The sensational trial was dubbed 'The Case Of The Chattel Wife' by the public, and two Labour deputies raised the matter in the Dáil with Justice Minister Des O'Malley. In response to their demands that he should repeal this law that deemed a woman to be her husband's property, the minister said that he didn't believe there was any need for urgent action.

The EEC wanted all of these oppressive situations addressed, and ordered the government to start by putting equal pay on the statute books by the end of 1975. The politicians compiled by drafting the legislation, but then did nothing to enact it. The Federated Union of Employers raised furious objections to paying women the same as men, insisting it would banjax the economy.

The Reverend Brother Vivien Cassels spoke for many when he remarked: "There is still a high percentage of women working for no valid reason, though they realise that by doing so they are depriving many young people from starting their careers in the civil service, banking or teaching.

"These people are not willing to forego the perks that a second salary can bring, like a trip to the Costa Brava, that second car or that well-stocked cocktail cabinet."

Union protests against sexist recruitment adverts were conspicuous by their absence.
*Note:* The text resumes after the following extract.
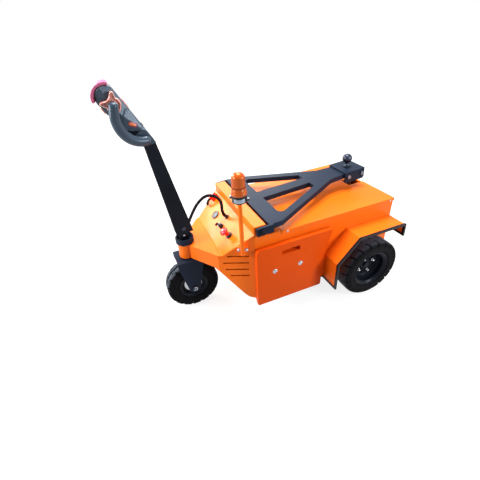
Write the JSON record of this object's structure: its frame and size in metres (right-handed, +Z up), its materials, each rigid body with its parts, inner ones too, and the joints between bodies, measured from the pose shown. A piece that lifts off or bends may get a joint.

One posted in a Grafton St agency window read: "Receptionist/Typist: Christmas decorating? Why not start with your reception area and employ a girl like Joan. Joan is 25, very attractive. Altogether a lovely girl."

By the close of 1975 some equality legislation had been drafted but almost none enacted. Pressurised by employers and unions the FG/Labour coalition deferred equal pay until late 1977, by which time they'd been handed their P45 by the voters.

Criminal Conversation remained on the books until 1981.